Lifedrinker. Adds Charisma Mod damage to attacks with Pact Blade, requires level 12. So, this one is the replacement for other build's level 11 damage boost, I assume. So another invocation tax.
And here is where things get more subjective. The warlock isn't a tough guy, stock. 1d8 HD isn't bad, but it means the Warlock, like the Rogue, has to rely on guile and mobility to survive hitting things with a stick. Which means, he needs more invocations dedicated to that cause. I'd say that at least one of the following is needed for a Blade-lock to reliably survive being in melee.
Fiendish VIgor: False Life as a cantrip. Shores up those HPs.
Armor of Shadows: Always on Mage Armor, which is basically a +1 to AC over what the Warlock has proficiency in.
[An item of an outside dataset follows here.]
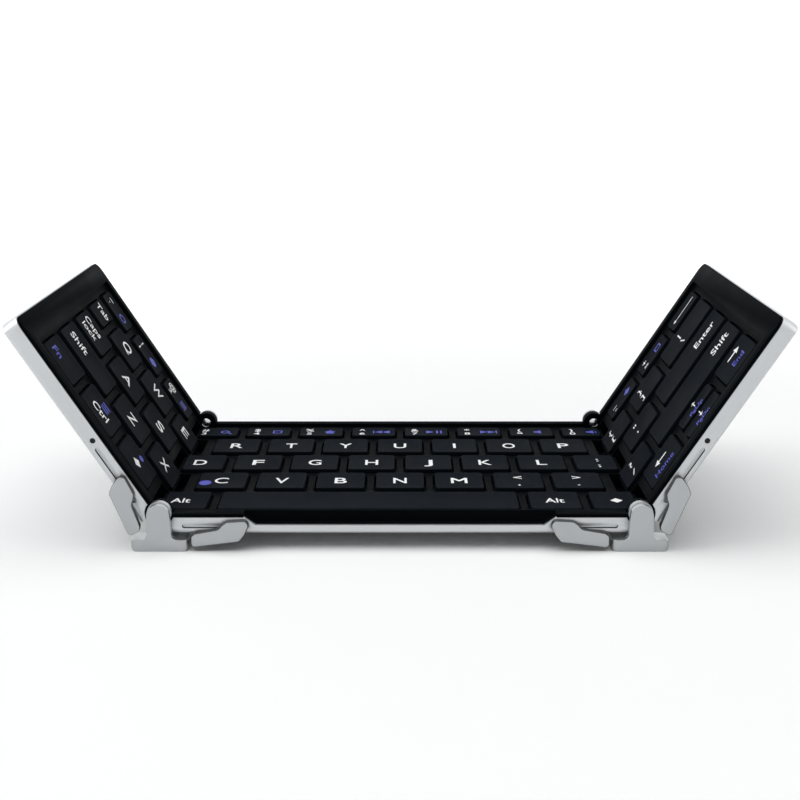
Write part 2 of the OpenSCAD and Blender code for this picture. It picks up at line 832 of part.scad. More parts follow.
module left_inner_front_link() {
    inner_link(LEFT, FRONT);
}

module left_inner_rear_link() {
    inner_link(LEFT, REAR);
}

module left_outer_front_link() {
    outer_link(LEFT, FRONT);
}

module left_outer_rear_link() {
    outer_link(LEFT, REAR);
}

module right_inner_front_link() {
    inner_link(RIGHT, FRONT);
}

module right_inner_rear_link() {
    inner_link(RIGHT, REAR);
}

module right_outer_front_link() {
    outer_link(RIGHT, FRONT);
}

module right_outer_rear_link() {
    outer_link(RIGHT, REAR);
}

seat_gap = 0.05;      // gap round a small screw in its seat
screw_slot_w = 0.3;   // width, length and depth of the slot in its head
screw_slot_l = 0.9;
screw_slot_t = 0.4;

module slot_screws(side) {
    color(STEEL) at_wing(side) at_ends() at_screw() difference() {
        cylinder(r = screw_r - seat_gap, h = slot_depth - SEAM, $fn = ROUND);
        translate([-screw_slot_w / 2, -screw_slot_l / 2, slot_depth - screw_slot_t])
            cube([screw_slot_w, screw_slot_l, EXTRA]);
    }
}

module left_slot_screws() {
    slot_screws(LEFT);
}

module right_slot_screws() {
    slot_screws(RIGHT);
}

// --- key caps -------------------------------------------------------------------
// A cap of the given size with its top at z = 0: stepped edge, dished top,
// hollow underside and one stem, or three under a long key.
module key_cap(w, d) {
    dish_r = (d * d / 4 + key_dish * key_dish) / (2 * key_dish);
    stems = w > 1.5 * key_pitch ? [-w / 3, 0, w / 3] : [0];
    difference() {
        union() {
            slab(-key_h, -key_edge) rounded_rect(w, d, key_corner_r);
            slab(-key_edge, 0) rounded_rect(w - 2 * key_edge, d - 2 * key_edge,
                key_corner_r - key_edge);
        }
        slab(-key_h - EXTRA, -key_top_t) square([w - 2 * key_wall, d - 2 * key_wall],
            center = true);
        translate([0, 0, dish_r - key_dish]) rotate([0, 90, 0])
            cylinder(r = dish_r, h = w + 2, center = true, $fn = BIG_ROUND);
    }
    for (x = stems) translate([x, 0, -key_h])
        cylinder(r = stem_r, h = key_h - key_top_t + FUSE, $fn = ROUND);
}

// Keys from number first to last of a row, counted from the row's start.
module row_keys(rows, r, first, last) {
    color(KEY_BLACK) for (i = [first:last])
        translate([key_mid(rows[r], i), row_y(r), z_key])
            key_cap(key_width(rows[r], i), row_depth(r));
}

module centre_number_keys() {
    at_centre() row_keys(centre_rows, 0, 0, 7);
}

module centre_top_row_keys() {
    at_centre() row_keys(centre_rows, 1, 0, 6);
}

module centre_home_row_keys() {
    at_centre() row_keys(centre_rows, 2, 0, 7);
}

module centre_bottom_row_keys() {
    at_centre() row_keys(centre_rows, 3, 0, 6);
}

module space_bar() {
    at_centre() row_keys(centre_rows, 4, 1, 1);
}

module centre_alt_keys() {
    at_centre() {
        row_keys(centre_rows, 4, 0, 0);
        row_keys(centre_rows, 4, 2, 3);
    }
}

module left_number_keys() {
    at_wing(LEFT) row_keys(left_rows, 0, 0, 2);
}

module tab_key() {
    at_wing(LEFT) row_keys(left_rows, 1, 3, 3);
}

module left_top_row_keys() {
    at_wing(LEFT) row_keys(left_rows, 1, 0, 2);
}

module caps_lock_key() {
    at_wing(LEFT) row_keys(left_rows, 2, 2, 2);
}

module left_home_row_keys() {
    at_wing(LEFT) row_keys(left_rows, 2, 0, 1);
}

module left_shift_key() {
    at_wing(LEFT) row_keys(left_rows, 3, 2, 2);
}

module left_bottom_row_keys() {
    at_wing(LEFT) row_keys(left_rows, 3, 0, 1);
}

module left_modifier_keys() {
    at_wing(LEFT) row_keys(left_rows, 4, 0, 2);
}

module right_number_keys() {
    at_wing(RIGHT) row_keys(right_rows, 0, 0, 1);
}

module backspace_key() {
    at_wing(RIGHT) row_keys(right_rows, 0, 2, 2);
}

module right_top_row_keys() {
    at_wing(RIGHT) row_keys(right_rows, 1, 0, 2);
}

module quote_key() {
    at_wing(RIGHT) row_keys(right_rows, 2, 0, 0);
}

module enter_key() {
    at_wing(RIGHT) row_keys(right_rows, 2, 1, 1);
}

module slash_key() {
    at_wing(RIGHT) row_keys(right_rows, 3, 0, 0);
}

module right_shift_key() {
    at_wing(RIGHT) row_keys(right_rows, 3, 1, 1);
}

module left_right_arrow_keys() {
    at_wing(RIGHT) {
        row_keys(right_rows, 4, 0, 0);
        row_keys(right_rows, 4, 2, 2);
    }
}

// One of the two half-depth arrow keys that share a key's place.
module half_key(end) {
    color(KEY_BLACK) at_wing(RIGHT) translate([key_mid(right_rows[4], 1),
        row_y(4) + end * (half_key_depth + half_key_gap) / 2, z_key])
            key_cap(key_width(right_rows[4], 1), half_key_depth);
}

module up_arrow_key() {
    half_key(REAR);
}

module down_arrow_key() {
    half_key(FRONT);
}

centre_tray();
centre_deck();
centre_support_plate();
centre_switch_sheet();
left_tray();
left_deck();
left_support_plate();
left_switch_sheet();
right_tray();
right_deck();
right_support_plate();
right_switch_sheet();
battery();
circuit_board();
charging_socket();
left_front_foot();
left_rear_foot();
right_front_foot();
right_rear_foot();
left_hinge_pins();
right_hinge_pins();
left_inner_front_link();
left_inner_rear_link();
left_outer_front_link();
left_outer_rear_link();
right_inner_front_link();
right_inner_rear_link();
right_outer_front_link();
right_outer_rear_link();
left_slot_screws();
right_slot_screws();
centre_number_keys();
centre_top_row_keys();
centre_home_row_keys();
centre_bottom_row_keys();
space_bar();
centre_alt_keys();
left_number_keys();
tab_key();
left_top_row_keys();
caps_lock_key();
left_home_row_keys();
left_shift_key();
left_bottom_row_keys();
left_modifier_keys();
right_number_keys();
backspace_key();
right_top_row_keys();
quote_key();
enter_key();
slash_key();
right_shift_key();
left_right_arrow_keys();
up_arrow_key();
down_arrow_key();
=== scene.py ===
"""Looks of the folding keyboard: key caps, legends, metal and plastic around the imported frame."""

import json
import math

import bmesh
import bpy
from mathutils import Matrix, Vector

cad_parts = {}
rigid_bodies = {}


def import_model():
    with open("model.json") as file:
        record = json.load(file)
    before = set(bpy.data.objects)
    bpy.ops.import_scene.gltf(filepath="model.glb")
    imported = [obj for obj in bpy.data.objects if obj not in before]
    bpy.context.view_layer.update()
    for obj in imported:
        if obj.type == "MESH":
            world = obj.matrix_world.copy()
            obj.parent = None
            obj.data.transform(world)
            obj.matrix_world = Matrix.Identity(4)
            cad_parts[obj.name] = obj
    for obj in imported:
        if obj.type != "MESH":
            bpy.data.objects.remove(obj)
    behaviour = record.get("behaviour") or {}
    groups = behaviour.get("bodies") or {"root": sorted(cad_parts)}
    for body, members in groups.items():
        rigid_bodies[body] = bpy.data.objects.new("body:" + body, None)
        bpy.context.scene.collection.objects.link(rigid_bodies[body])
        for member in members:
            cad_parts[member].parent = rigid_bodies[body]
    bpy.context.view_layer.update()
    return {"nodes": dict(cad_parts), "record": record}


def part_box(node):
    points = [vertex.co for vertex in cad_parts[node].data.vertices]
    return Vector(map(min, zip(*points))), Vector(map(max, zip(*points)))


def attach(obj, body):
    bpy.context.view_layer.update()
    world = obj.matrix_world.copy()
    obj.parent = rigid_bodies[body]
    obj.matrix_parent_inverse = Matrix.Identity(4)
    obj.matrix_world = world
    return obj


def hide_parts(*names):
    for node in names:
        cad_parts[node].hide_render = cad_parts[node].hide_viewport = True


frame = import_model()

MM = 0.001

# ---------------------------------------------------------------- frame sizes
JOINTS = {joint["name"]: joint for joint in frame["record"]["behaviour"]["joints"]}
BODY_OF_NODE = {
    node: body
    for body, nodes in frame["record"]["behaviour"]["bodies"].items()
    for node in nodes
}
LEFT_AXIS = Vector(JOINTS["left_wing_hinge"]["pos_m"])
RIGHT_AXIS = Vector(JOINTS["right_wing_hinge"]["pos_m"])
WING_TILT = math.radians(-JOINTS["left_wing_hinge"]["range_deg"][0])


def panel_matrix(origin, along):
    """Panel space to row frame: x is the reading direction, y points away from the typist."""
    across = Vector((0, 1, 0))
    up = along.cross(across)
    columns = Matrix((along, across, up)).transposed()
    return Matrix.Translation(origin) @ columns.to_4x4()


PANELS = {
    "centre": panel_matrix(Vector((0, 0, LEFT_AXIS.z)), Vector((1, 0, 0))),
    "left": panel_matrix(LEFT_AXIS, Vector((math.cos(WING_TILT), 0, -math.sin(WING_TILT)))),
    "right": panel_matrix(RIGHT_AXIS, Vector((math.cos(WING_TILT), 0, math.sin(WING_TILT)))),
}
PANEL_OF_BODY = {"base": "centre", "left_wing": "left", "right_wing": "right"}


def panel_of_key(node):
    """The panel that a key node's slide belongs to."""
    return PANEL_OF_BODY[JOINTS[node + "_press"]["parent"]]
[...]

One With Shadows: Invisibility any time you're in shadows. doesn't make you hidden, but makes hiding easier, and make hitting you harder even if they know where you are, and make it impossible to target you with many spells. Good for all warlocks, necessary for warlocks that don't do anything else to improve their defenses.
Meanwhile, other warlocks can take Agonizing Blast, Repelling Blast, Eldritch Spear, and make their "basic attack" equivalent much more powerful than the Blade-lock's melee attack, from impressive range.
Or, if they don't like EB spamming, do any number of other things, and take invocations that increase their spellcasting, let them fly, read all languages, or see magic at will. And can take more of them than the Blade-lock.
And even after UA is allowed at your table, let's say you take one of the new "pseudo-smite" invocations for the bladelock. So, now you can do a smite. Cool. You can invest more character resource into being as useful as the other pacts are before considering their invocations.
Even picking up Hexblade, why would I saddle myself with the blade pact? I could instead be a Hexblade with a cool grimoire that gives me extra spells and rituals, or a hexblade with a pet. The Hexblade doesn't obviate the blade pact, but it also doesn't require it, so... the question remains the same as it was before that UA article: why should I bother with the weakest pact boon when I can accomplish it's goals without it?